### DATA FOR THIS EXERCISE:
########################################
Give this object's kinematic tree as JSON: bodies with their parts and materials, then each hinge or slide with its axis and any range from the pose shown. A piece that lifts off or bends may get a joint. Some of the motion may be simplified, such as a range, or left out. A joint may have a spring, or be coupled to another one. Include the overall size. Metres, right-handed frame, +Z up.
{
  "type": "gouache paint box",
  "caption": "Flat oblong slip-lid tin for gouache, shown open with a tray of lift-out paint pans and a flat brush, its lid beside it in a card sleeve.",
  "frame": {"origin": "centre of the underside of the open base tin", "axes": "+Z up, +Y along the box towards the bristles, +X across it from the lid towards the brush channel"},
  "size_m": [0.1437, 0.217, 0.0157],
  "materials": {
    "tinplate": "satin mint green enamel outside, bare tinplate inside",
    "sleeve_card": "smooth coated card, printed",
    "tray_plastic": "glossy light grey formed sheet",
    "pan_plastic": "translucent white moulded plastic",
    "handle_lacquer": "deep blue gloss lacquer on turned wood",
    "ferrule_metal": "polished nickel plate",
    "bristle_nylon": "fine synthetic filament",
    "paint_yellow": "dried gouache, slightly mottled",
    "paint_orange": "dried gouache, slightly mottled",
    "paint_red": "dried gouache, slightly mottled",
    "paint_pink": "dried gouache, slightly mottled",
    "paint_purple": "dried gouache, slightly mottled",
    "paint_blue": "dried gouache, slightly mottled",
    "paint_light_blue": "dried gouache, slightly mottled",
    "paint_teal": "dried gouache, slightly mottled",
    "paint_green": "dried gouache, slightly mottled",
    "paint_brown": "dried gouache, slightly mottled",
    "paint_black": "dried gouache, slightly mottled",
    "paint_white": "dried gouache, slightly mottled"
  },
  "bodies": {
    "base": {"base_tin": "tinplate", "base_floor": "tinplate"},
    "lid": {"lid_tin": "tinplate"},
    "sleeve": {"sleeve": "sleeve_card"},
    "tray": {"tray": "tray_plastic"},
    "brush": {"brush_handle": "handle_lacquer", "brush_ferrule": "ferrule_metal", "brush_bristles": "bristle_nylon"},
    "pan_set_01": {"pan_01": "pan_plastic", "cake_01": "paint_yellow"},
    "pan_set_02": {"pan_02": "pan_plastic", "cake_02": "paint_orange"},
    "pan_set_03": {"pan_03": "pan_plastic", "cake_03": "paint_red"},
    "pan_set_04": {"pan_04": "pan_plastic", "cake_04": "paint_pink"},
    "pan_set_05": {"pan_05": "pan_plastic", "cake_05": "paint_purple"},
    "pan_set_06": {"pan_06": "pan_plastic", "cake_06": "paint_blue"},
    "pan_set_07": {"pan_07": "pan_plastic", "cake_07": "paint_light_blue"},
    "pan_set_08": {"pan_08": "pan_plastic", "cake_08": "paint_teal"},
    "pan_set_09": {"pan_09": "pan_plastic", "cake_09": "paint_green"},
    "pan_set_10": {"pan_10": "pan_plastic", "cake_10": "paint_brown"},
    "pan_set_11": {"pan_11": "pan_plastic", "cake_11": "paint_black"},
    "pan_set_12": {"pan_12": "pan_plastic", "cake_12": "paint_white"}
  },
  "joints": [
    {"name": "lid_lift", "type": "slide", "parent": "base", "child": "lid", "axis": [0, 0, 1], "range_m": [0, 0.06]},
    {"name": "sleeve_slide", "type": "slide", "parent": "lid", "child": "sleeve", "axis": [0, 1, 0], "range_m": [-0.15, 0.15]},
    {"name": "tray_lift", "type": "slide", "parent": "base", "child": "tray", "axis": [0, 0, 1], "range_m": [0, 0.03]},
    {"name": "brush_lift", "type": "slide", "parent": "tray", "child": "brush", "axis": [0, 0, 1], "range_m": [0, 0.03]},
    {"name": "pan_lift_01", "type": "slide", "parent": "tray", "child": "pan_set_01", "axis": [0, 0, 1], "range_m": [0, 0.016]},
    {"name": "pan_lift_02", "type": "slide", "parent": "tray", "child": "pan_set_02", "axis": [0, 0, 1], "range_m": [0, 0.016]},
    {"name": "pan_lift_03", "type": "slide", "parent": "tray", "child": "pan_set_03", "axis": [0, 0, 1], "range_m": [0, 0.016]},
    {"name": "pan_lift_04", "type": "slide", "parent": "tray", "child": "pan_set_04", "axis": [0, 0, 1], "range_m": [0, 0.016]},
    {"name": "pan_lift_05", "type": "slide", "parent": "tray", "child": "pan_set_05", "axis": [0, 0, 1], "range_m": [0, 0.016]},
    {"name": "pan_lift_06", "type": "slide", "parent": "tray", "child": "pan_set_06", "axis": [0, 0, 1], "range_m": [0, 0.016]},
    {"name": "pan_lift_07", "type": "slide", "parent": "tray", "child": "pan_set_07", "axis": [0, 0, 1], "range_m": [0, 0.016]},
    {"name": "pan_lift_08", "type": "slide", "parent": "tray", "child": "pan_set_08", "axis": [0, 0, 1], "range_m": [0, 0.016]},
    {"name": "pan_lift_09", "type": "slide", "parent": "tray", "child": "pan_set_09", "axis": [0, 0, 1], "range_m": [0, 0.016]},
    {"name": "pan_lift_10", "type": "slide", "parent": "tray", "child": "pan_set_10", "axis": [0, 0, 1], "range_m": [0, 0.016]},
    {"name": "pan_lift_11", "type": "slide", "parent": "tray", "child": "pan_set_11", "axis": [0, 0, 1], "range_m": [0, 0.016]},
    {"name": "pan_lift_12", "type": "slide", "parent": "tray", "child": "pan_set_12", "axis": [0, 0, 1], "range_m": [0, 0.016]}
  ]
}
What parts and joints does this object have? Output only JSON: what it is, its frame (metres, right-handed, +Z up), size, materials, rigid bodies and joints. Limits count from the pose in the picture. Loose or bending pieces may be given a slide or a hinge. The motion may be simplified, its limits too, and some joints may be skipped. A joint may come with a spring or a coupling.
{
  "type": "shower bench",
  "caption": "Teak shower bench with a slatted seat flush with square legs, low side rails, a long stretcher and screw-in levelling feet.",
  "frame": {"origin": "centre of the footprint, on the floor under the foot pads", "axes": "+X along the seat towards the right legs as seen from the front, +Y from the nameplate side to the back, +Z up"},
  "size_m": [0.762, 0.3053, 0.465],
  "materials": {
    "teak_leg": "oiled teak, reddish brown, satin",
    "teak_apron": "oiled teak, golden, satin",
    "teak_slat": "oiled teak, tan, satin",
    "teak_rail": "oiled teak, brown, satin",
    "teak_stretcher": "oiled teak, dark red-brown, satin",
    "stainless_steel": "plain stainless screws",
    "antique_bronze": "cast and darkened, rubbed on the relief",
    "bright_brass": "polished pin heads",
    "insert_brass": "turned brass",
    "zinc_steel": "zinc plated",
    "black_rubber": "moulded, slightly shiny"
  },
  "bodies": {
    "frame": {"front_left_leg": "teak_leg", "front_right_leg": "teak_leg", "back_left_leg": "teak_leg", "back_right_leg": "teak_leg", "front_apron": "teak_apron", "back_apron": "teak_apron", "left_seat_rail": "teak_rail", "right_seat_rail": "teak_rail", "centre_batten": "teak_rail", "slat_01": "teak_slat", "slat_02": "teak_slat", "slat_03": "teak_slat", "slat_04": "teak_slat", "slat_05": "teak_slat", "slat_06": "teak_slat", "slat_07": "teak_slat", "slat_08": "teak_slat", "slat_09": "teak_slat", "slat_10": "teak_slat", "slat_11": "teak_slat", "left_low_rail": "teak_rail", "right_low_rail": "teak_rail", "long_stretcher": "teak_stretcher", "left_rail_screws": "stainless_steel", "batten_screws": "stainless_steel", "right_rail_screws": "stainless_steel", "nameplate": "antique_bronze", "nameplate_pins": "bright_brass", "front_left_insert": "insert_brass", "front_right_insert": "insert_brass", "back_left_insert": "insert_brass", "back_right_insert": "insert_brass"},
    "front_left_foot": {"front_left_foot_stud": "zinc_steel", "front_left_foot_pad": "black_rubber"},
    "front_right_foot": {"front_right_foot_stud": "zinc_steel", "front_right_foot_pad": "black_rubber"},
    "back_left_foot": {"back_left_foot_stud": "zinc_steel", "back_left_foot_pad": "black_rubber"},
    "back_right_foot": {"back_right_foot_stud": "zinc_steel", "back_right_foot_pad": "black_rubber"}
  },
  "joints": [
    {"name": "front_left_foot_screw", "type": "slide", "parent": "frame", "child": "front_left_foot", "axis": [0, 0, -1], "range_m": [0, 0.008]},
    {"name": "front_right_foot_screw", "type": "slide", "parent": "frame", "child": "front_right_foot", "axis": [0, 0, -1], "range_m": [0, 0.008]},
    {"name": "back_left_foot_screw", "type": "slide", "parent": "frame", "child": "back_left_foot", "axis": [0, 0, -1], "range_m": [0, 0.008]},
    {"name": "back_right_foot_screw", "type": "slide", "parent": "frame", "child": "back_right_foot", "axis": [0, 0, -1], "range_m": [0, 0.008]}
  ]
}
########################################
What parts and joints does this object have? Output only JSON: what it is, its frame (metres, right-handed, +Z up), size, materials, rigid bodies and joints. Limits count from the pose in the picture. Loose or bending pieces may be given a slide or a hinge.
########################################
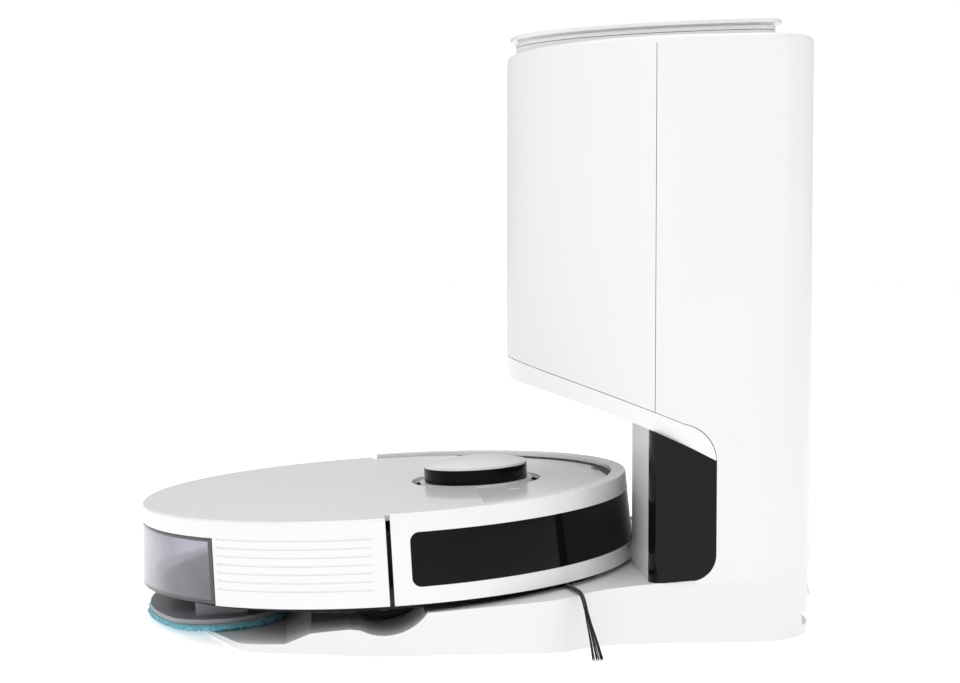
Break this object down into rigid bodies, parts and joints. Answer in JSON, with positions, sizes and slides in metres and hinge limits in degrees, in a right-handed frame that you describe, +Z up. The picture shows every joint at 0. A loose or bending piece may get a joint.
########################################
### WHAT IS REQUIRED:
Pull out every line of the records that includes the string "object".

### THE RESPONSE:
Give this object's kinematic tree as JSON: bodies with their parts and materials, then each hinge or slide with its axis and any range from the pose shown. A piece that lifts off or bends may get a joint. Some of the motion may be simplified, such as a range, or left out. A joint may have a spring, or be coupled to another one. Include the overall size. Metres, right-handed frame, +Z up.
What parts and joints does this object have? Output only JSON: what it is, its frame (metres, right-handed, +Z up), size, materials, rigid bodies and joints. Limits count from the pose in the picture. Loose or bending pieces may be given a slide or a hinge. The motion may be simplified, its limits too, and some joints may be skipped. A joint may come with a spring or a coupling.
What parts and joints does this object have? Output only JSON: what it is, its frame (metres, right-handed, +Z up), size, materials, rigid bodies and joints. Limits count from the pose in the picture. Loose or bending pieces may be given a slide or a hinge.
Break this object down into rigid bodies, parts and joints. Answer in JSON, with positions, sizes and slides in metres and hinge limits in degrees, in a right-handed frame that you describe, +Z up. The picture shows every joint at 0. A loose or bending piece may get a joint.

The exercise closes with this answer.